Q. Why do you think Andrew's brother's plan worked?
A. To fight head on against the yetzer ha-ra voice is almost sure to be a losing battle. It will always have what sounds like a good answer. Jeremy's plan was good, because it involved Andrew's acting quickly and decisively once he knew what he wanted to do. Also it turned the voice's own arguments against it, which gave Andrew enough time to do the right thing.

Q. Can you think of a constant struggle you often have between the two voices inside your head?

Ages 10 and Up

Q. If we have one voice inside telling us to do good and another telling us to do bad, where does that leave us?
A. Right in the middle, and that's where we should be.
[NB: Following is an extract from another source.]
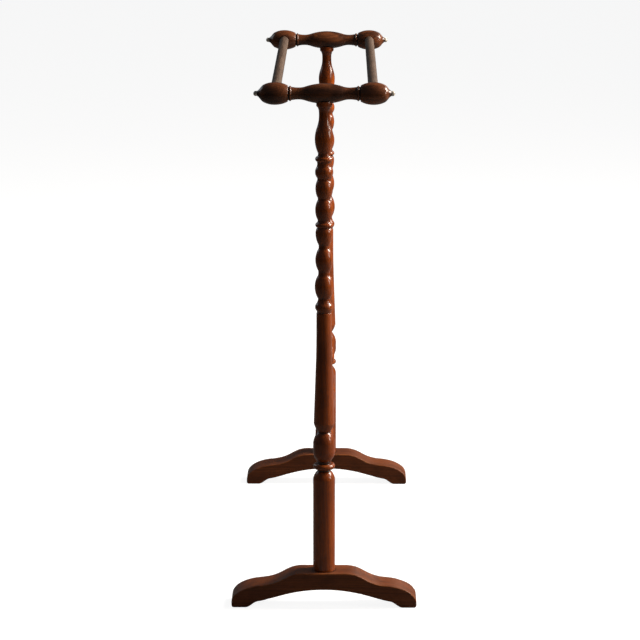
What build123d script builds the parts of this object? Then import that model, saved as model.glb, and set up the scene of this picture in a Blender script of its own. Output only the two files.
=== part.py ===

What is unique and elevated about a human being is his ability of 'free choice'. But free choice isn't what many people think it is. It specifically applies to ethical choices, wherein the two competing 'voices' present their cases, and we act human and freely choose between two equally compelling options.

Q. Our sages teach that having the yetzer ha-ra voice inside of us is ultimately for our benefit. How can that be?
A. While it might seem that the yetzer ha-ra wants us to listen to it and thereby fail, really it wants us not to listen. God planted it inside of us to be a sort of spiritual 'sparring partner' whose job it is to train and strengthen our ability to do good, by providing some resistance to our doing so.

Q. What's a constant struggle you often have between the two voices inside your head?